### Aim
Every line from the first one to the line containing "# the front" should be echoed exactly; leave out the rest.

Modeling code records
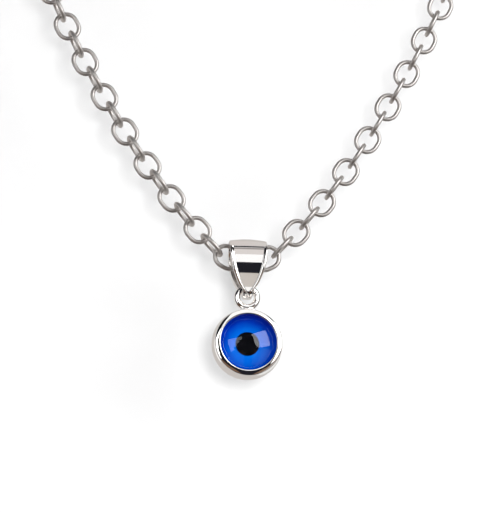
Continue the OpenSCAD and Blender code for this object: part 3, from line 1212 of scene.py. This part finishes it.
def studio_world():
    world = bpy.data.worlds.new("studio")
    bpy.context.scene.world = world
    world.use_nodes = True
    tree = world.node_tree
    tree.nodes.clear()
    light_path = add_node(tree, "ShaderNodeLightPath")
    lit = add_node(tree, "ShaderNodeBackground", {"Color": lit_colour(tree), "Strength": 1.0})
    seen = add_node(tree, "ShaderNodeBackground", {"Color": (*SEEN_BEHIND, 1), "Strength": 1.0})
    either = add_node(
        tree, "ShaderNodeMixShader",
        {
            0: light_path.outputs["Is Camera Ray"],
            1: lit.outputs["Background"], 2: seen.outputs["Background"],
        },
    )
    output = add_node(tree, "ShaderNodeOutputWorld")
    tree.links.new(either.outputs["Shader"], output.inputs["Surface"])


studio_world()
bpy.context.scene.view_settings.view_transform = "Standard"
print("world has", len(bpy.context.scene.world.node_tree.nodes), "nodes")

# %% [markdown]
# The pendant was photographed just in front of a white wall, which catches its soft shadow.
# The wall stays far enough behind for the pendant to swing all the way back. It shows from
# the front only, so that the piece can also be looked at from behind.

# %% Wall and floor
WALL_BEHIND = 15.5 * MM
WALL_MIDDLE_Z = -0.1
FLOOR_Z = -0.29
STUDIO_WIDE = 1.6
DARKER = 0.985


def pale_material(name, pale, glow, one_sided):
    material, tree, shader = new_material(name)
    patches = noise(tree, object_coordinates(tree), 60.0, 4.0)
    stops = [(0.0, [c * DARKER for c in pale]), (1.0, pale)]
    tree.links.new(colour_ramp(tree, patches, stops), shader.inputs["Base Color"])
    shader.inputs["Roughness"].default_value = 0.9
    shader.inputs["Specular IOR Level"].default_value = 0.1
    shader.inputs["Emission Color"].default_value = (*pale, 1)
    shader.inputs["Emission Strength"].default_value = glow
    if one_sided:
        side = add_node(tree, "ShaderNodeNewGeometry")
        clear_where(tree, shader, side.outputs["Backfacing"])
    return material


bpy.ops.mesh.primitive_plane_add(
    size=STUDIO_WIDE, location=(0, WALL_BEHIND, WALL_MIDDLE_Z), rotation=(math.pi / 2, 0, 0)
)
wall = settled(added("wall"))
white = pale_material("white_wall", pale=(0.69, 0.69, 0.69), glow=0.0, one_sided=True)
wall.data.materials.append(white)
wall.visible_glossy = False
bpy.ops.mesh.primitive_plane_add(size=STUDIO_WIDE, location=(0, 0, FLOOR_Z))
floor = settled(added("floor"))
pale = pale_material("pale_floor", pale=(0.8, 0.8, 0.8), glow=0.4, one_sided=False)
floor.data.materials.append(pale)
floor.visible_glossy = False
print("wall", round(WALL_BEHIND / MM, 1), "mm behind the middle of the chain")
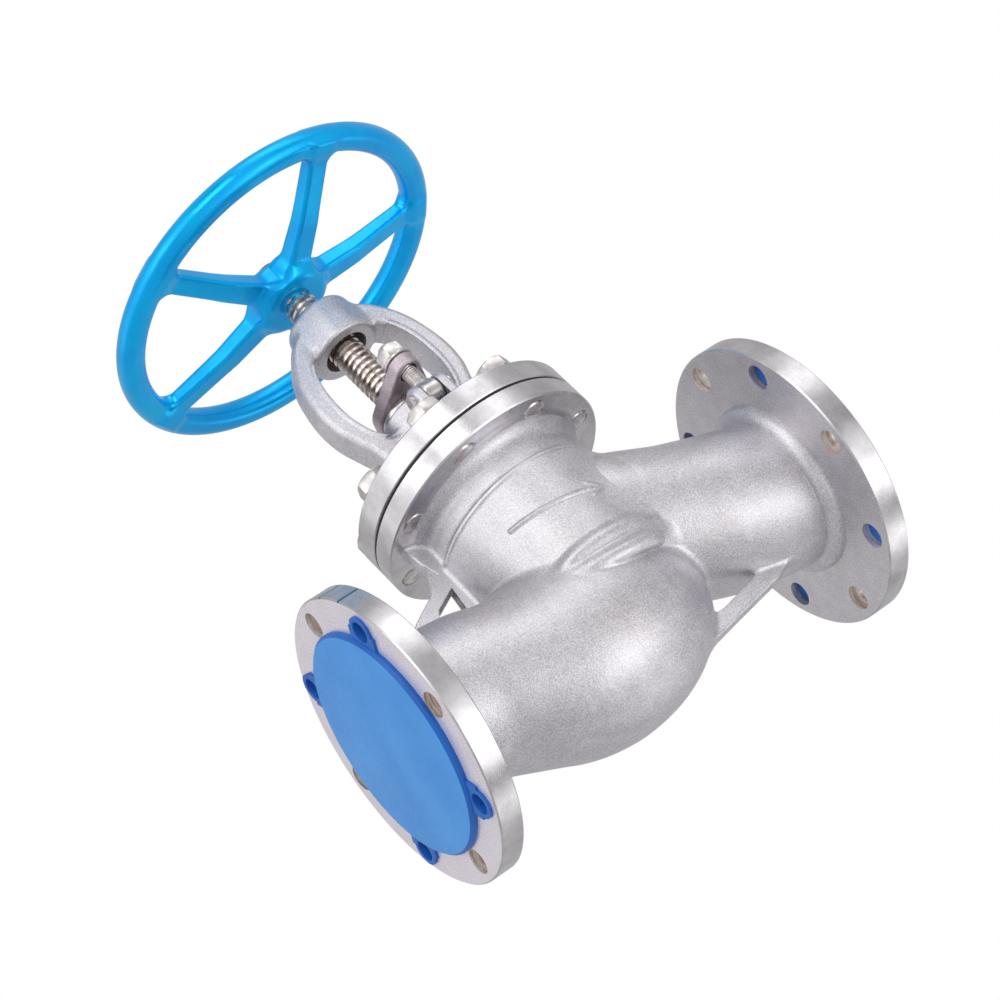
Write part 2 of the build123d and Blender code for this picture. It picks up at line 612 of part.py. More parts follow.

### Correct response
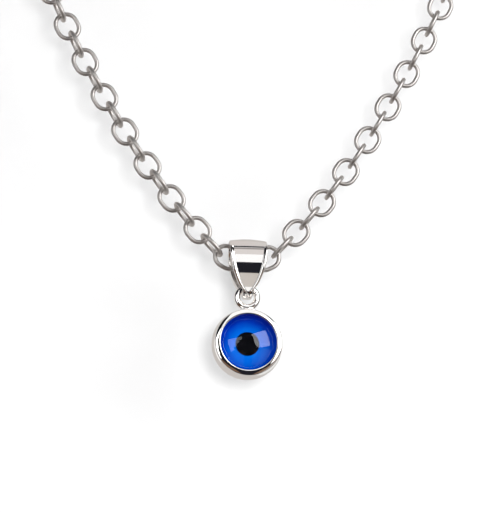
Continue the OpenSCAD and Blender code for this object: part 3, from line 1212 of scene.py. This part finishes it.
def studio_world():
    world = bpy.data.worlds.new("studio")
    bpy.context.scene.world = world
    world.use_nodes = True
    tree = world.node_tree
    tree.nodes.clear()
    light_path = add_node(tree, "ShaderNodeLightPath")
    lit = add_node(tree, "ShaderNodeBackground", {"Color": lit_colour(tree), "Strength": 1.0})
    seen = add_node(tree, "ShaderNodeBackground", {"Color": (*SEEN_BEHIND, 1), "Strength": 1.0})
    either = add_node(
        tree, "ShaderNodeMixShader",
        {
            0: light_path.outputs["Is Camera Ray"],
            1: lit.outputs["Background"], 2: seen.outputs["Background"],
        },
    )
    output = add_node(tree, "ShaderNodeOutputWorld")
    tree.links.new(either.outputs["Shader"], output.inputs["Surface"])


studio_world()
bpy.context.scene.view_settings.view_transform = "Standard"
print("world has", len(bpy.context.scene.world.node_tree.nodes), "nodes")

# %% [markdown]
# The pendant was photographed just in front of a white wall, which catches its soft shadow.
# The wall stays far enough behind for the pendant to swing all the way back. It shows from
# the front only, so that the piece can also be looked at from behind.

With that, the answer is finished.